The IEA said global oil supplies breached 97 million barrels per day in October, up 2m from a year earlier, as non-Opec output recovered from lower levels in the previous month. And even though lower oil prices will lead to a decline in US tight oil production next year, it will take months to clear the market’s glut, the IEA said.
“This massive cushion has inflated even as the global oil market adjusts to $50 per barrel. Demand growth has risen to a five-year high of nearly 2m b/d. But gains in demand have been outpaced by vigorous production from Opec and resilient non-Opec supply — with Russian output at a post-Soviet record and likely to remain robust in 2016 as well,” the IEA said.

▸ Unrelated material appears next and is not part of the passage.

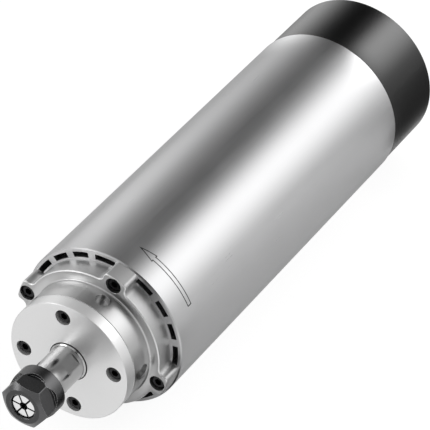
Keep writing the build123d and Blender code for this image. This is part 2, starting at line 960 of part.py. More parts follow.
# A dished spring washer pushes the rear bearing forward and takes up the play.
with BuildPart() as preload_spring:
    revolve(
        half_section(
            (rear_bearing_end, rear_bearing_outer_radius - spring_play),
            (rear_bearing_end + spring_thickness, rear_bearing_outer_radius - spring_play),
            (floor_front, rear_outer_shoulder - spring_reach),
            (floor_front - spring_thickness, rear_outer_shoulder - spring_reach),
        ),
        axis=Axis.X,
    )
finish(preload_spring, "preload_spring")


def shaft_clip(name, x, seat, outer):
    """Writes an open spring clip that sits in a groove of the shaft."""
    with BuildPart() as clip:
        with BuildSketch(Plane.YZ.offset(x)):
            add(sector(seat - clip_groove, outer, clip_opening / 2, 360 - clip_opening / 2))
        extrude(amount=clip_width)
    finish(clip, name)


shaft_clip("rear_bearing_circlip", rear_bearing_end, rear_seat_radius, clip_radius)
shaft_clip("fan_clip", fan_rear, tail_radius, clip_radius - rear_seat_radius + tail_radius)

# The fan: a disc towards the motor with swept blades that throw the air outwards.
with BuildSketch() as fan_blade:
    with BuildLine():
        blade_root = Vector(fan_hub_radius - fan_hub_reach, 0)
        blade_tip = Vector(fan_radius - fan_blade_thickness, 0).rotate(Axis.Z, -fan_blade_sweep)
        blade_belly = Vector((fan_hub_radius + fan_radius) / 2, 0).rotate(
            Axis.Z, -fan_blade_sweep / 3
        )
        ThreePointArc(blade_root, blade_belly, blade_tip)
    trace(line_width=fan_blade_thickness)

with BuildPart() as cooling_fan:
    revolve(
        half_section(
            (fan_front, tail_radius + fan_bore_gap),
            (fan_front, fan_radius),
            (fan_front + fan_disc, fan_radius),
            (fan_front + fan_disc, fan_hub_radius + fan_disc),
            (fan_front + 2 * fan_disc, fan_hub_radius),
            (fan_rear, fan_hub_radius),
            (fan_rear, tail_radius + fan_bore_gap),
        ),
        axis=Axis.X,
    )
    with BuildSketch(Plane.YZ.offset(fan_front)):
        with PolarLocations(0, fan_blade_count):
            add(fan_blade.sketch)
    extrude(amount=fan_width - fan_disc / 2)
finish(cooling_fan, "cooling_fan")

# The rear cap: a thin shell with four screw bosses and a ring of air inlets round the socket.
with BuildPart() as rear_cap:
    with BuildSketch(Plane.YZ.offset(body_rear)):
        Circle(cap_radius)
        Circle(cap_inner_radius, mode=Mode.SUBTRACT)
    extrude(amount=cap_length)
    with BuildSketch(Plane.YZ.offset(cap_inside)):
        Circle(cap_radius)
    extrude(amount=cap_floor)
    with BuildSketch(Plane.YZ.offset(bracket_rear)):
        with PolarLocations(screw_circle_radius, lug_count, start_angle=lug_angle):
            Circle(cap_boss_radius)
            with Locations((cap_boss_radius / 2, 0)):
                Rectangle(cap_boss_radius, 2 * cap_boss_radius)
        Circle(cap_radius - cap_wall / 2, mode=Mode.INTERSECT)
    extrude(amount=cap_rear - bracket_rear)
    rear_rim = rear_cap.edges().filter_by(GeomType.CIRCLE).group_by(Axis.X)[-1]
    fillet(rear_rim.filter_by(lambda e: abs(e.radius - cap_radius) < 0.01), cap_edge)
    with Locations(rear_plane(cap_rear)):
        with PolarLocations(screw_circle_radius, lug_count, start_angle=lug_angle):
            CounterBoreHole(
                screw_radius + shank_clearance,
                screw_head_radius + cap_head_clearance,
                head_seat,
                depth=cap_length,
            )
        Hole(socket_radius, depth=cap_floor)
    with BuildSketch(Plane.YZ.offset(cap_inside)):
        with PolarLocations((grille_inner_radius + grille_outer_radius) / 2, grille_slot_count):
            SlotOverall(grille_outer_radius - grille_inner_radius, grille_slot_width)
    extrude(amount=cap_floor, mode=Mode.SUBTRACT)
finish(rear_cap, "rear_cap")

# The power socket: a threaded metal shell, an insulator with four pins and a nut inside the cap.
socket_start = cap_inside - socket_inner_length
cup_floor = socket_end - socket_cup_depth
with BuildPart() as socket_shell:
    revolve(
        half_section(
            (socket_start, insulator_boss_radius),
            (socket_start, socket_radius - core_fit),
            (cap_rear, socket_radius - core_fit),
            (cap_rear, socket_flange_radius - shaft_edge),
            (cap_rear + shaft_edge, socket_flange_radius),
            (cap_rear + socket_flange, socket_flange_radius),
            (cap_rear + socket_flange, socket_radius),
            (socket_end - shaft_edge, socket_radius),
            (socket_end, socket_radius - shaft_edge),
            (socket_end, socket_cup_radius),
            (cup_floor - socket_flange, socket_cup_radius),
            (cup_floor - socket_flange, insulator_boss_radius),
        ),
        axis=Axis.X,
    )
    with BuildSketch(Plane.YZ.offset(cup_floor)):
        with Locations((0, socket_cup_radius)):
            Rectangle(socket_key_width, 2 * socket_key_depth)
    extrude(amount=socket_cup_depth, mode=Mode.SUBTRACT)
finish(socket_shell, "socket_shell")

insulator_start = socket_start - insulator_tail
with BuildPart() as socket_insulator:
    revolve(
        half_section(
            (insulator_start, 0),
            (insulator_start, insulator_boss_radius - core_fit),
            (cup_floor - socket_flange + core_fit, insulator_boss_radius - core_fit),
            (cup_floor - socket_flange + core_fit, socket_cup_radius - core_fit),
            (cup_floor, socket_cup_radius - core_fit),
            (cup_floor, 0),
        ),
        axis=Axis.X,
    )
    with BuildSketch(Plane.YZ.offset(insulator_start)):
        with PolarLocations(pin_circle_radius, lug_count, start_angle=lug_spacing / 2):
            Circle(pin_radius + pin_fit)
    extrude(amount=cup_floor - insulator_start, mode=Mode.SUBTRACT)
finish(socket_insulator, "socket_insulator")

with BuildPart() as socket_pins:
    with BuildSketch(Plane.YZ.offset(insulator_start - pin_tail)):
        with PolarLocations(pin_circle_radius, lug_count, start_angle=lug_spacing / 2):
            Circle(pin_radius)
    extrude(amount=cup_floor + pin_reach - insulator_start + pin_tail)
finish(socket_pins, "socket_pins")

with BuildPart() as socket_nut:
    with BuildSketch(Plane.YZ.offset(cap_inside - socket_nut_width)):
        RegularPolygon(socket_nut_radius, 6, major_radius=False)
        Circle(socket_radius, mode=Mode.SUBTRACT)
    extrude(amount=socket_nut_width)
finish(socket_nut, "socket_nut")

# The leads run in one sleeve from the end turns, through the bracket's notch, round the fan's
# rim and along the cap's floor to the socket.
lead_side = math.radians(lead_angle)
lead_plane = Plane(
    origin=(0, 0, 0), x_dir=(1, 0, 0), z_dir=(0, -math.sin(lead_side), math.cos(lead_side))
)
lead_start = core_rear + end_turn_length - lead_start_overlap
lead_turn = fan_rear + lead_turn_setback
with BuildPart() as lead_sleeve:
    with BuildLine(lead_plane) as route:
        FilletPolyline(
            (lead_start, lead_inner_reach),
            (body_rear + lead_notch_gap, lead_inner_reach),
            (fan_front + lead_notch_gap, lead_outer_reach),
            (lead_turn, lead_outer_reach),
            (lead_turn, insulator_boss_radius),
            radius=lead_bend,
        )
    with BuildSketch(Plane(origin=route.line @ 0, z_dir=route.line % 0)):
        Circle(lead_radius)
    sweep()
finish(lead_sleeve, "lead_sleeve")
route_length = sum(edge.length for edge in route.edges())
print("lead sleeve length", round(route_length, 1), round(route_length * math.pi * lead_radius**2))
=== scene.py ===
"""Finishes, fine pieces and studio of an air-cooled motor spindle.

Metres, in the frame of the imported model: the axis of the shaft is X, which runs to the rear, and Z is up.
Angles about the axis start at +Y and turn towards +Z.
"""

import math

import bmesh
import bpy
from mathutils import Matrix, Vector


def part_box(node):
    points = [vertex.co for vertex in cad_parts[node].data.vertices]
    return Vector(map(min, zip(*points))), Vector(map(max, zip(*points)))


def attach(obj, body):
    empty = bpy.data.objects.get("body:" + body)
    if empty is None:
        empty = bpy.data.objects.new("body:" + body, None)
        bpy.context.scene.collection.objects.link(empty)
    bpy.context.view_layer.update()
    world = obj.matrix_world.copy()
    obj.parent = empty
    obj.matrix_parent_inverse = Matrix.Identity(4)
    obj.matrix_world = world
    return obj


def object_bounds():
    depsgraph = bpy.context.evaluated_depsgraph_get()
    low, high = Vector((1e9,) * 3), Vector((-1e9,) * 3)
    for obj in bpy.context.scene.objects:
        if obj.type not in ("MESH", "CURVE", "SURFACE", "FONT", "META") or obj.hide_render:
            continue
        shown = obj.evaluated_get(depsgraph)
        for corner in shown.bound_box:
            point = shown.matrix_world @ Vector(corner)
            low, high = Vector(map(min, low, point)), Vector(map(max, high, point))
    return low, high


bl_info = {
    "name": "Motor spindle finishes",
    "version": (1, 0, 0),
    "blender": (4, 5, 0),
    "location": "View3D > Sidebar > Spindle",
    "description": "Finishes, fine pieces and studio of an air-cooled motor spindle",
    "category": "Object",
}

MM = 0.001
WHITE = (1, 1, 1, 1)

# How far a rounded normal departs from the plain one where the lighter edges start and where they are full;
# the edges are painted lighter as wear and as painted highlight.
WEAR_AND_HIGHLIGHT_START = 0.03
WEAR_AND_HIGHLIGHT_FULL = 0.25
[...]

On Thursday, Opec said in its monthly report that inventories in developed economies were showing their largest excess, relative to the five-year average, in at least 10 years. A stock overhang that first developed in the United States due to soaring production has now spread across developed nations as well as China and India, the IEA said.
“This surplus crude provides some relief, with Opec’s spare production buffer stretched thin as Saudi Arabia - which holds the lion’s share of excess capacity - and its Gulf neighbours pump at near record rates,” the IEA said.
“The shock absorber provided by oil stocks is no longer restricted to just crude. As refineries ran flat out to meet soaring demand for petrol in top consumers the United States and China, distillate inventories ballooned as a consequence.”
High stocks could protect the market from a supply crunch should there be a lengthy spell of cold temperatures. “But the current forecast is for a mild winter in Europe and the US. If it turns out to be true, bulging stock levels will add further pressure and oil market bears may choose not to hibernate,” the IEA said.
Meanwhile, world demand growth is forecast to ease closer to a long-term trend of 1.21m b/d in 2016 from a very high 1.82m b/d this year.
“The impact of oil’s steep price plunge on end users is unlikely to be repeated and economic conditions are forecast to remain problematic in countries such as China,” the IEA said.
The IEA said that despite the resilience of producers such as Russia, non-Opec supply is forecast to contract by more than 600,000 bpd next year.
US light tight oil, the driver of non-Opec growth, is expected to decline by 600,000 b/d next year, versus previous expectations of contraction by 400,000 b/d.
“Record-high output in Russia provides a partial offset.  Russian producers are favouring developments that boost output in the near term, while the rouble’s depreciation and Russia’s oil taxation system are neutralising the impact of lower prices and spending curbs,” it said.
The IEA raised its forecast for 2016 call on Opec supply by 200,000 b/d to 31.3 million. It sees the call on Opec in the second half of 2016 rising by 1.4m b/d from the first half to 32m b/d, which is higher than the group’s current production.
A market share battle between Russia and Opec producers in Europe is intensifying. Iraq has overtaken Saudi Arabia as the second-largest seller and Iran has already lined up buyers for its oil for when sanctions are lifted.
The IEA cited market sources  as saying Tehran would be able to sell at least an extra 400,000 b/d to buyers in Asia and Europe once sanctions are lifted, including to refiners in Italy, Greece and Spain who prefer to use Iranian crude as their baseload feedstock.
“For this reason, producers are likely to grow still more competitive on pricing,” the IEA said. “Sour crude markets appear especially oversupplied with discounts versus sweet grades widening. Europe is awash with competing sour crudes from the FSU (former Soviet Union) and Middle East and US sour crudes remained depressed by refinery maintenance,” the IEA said.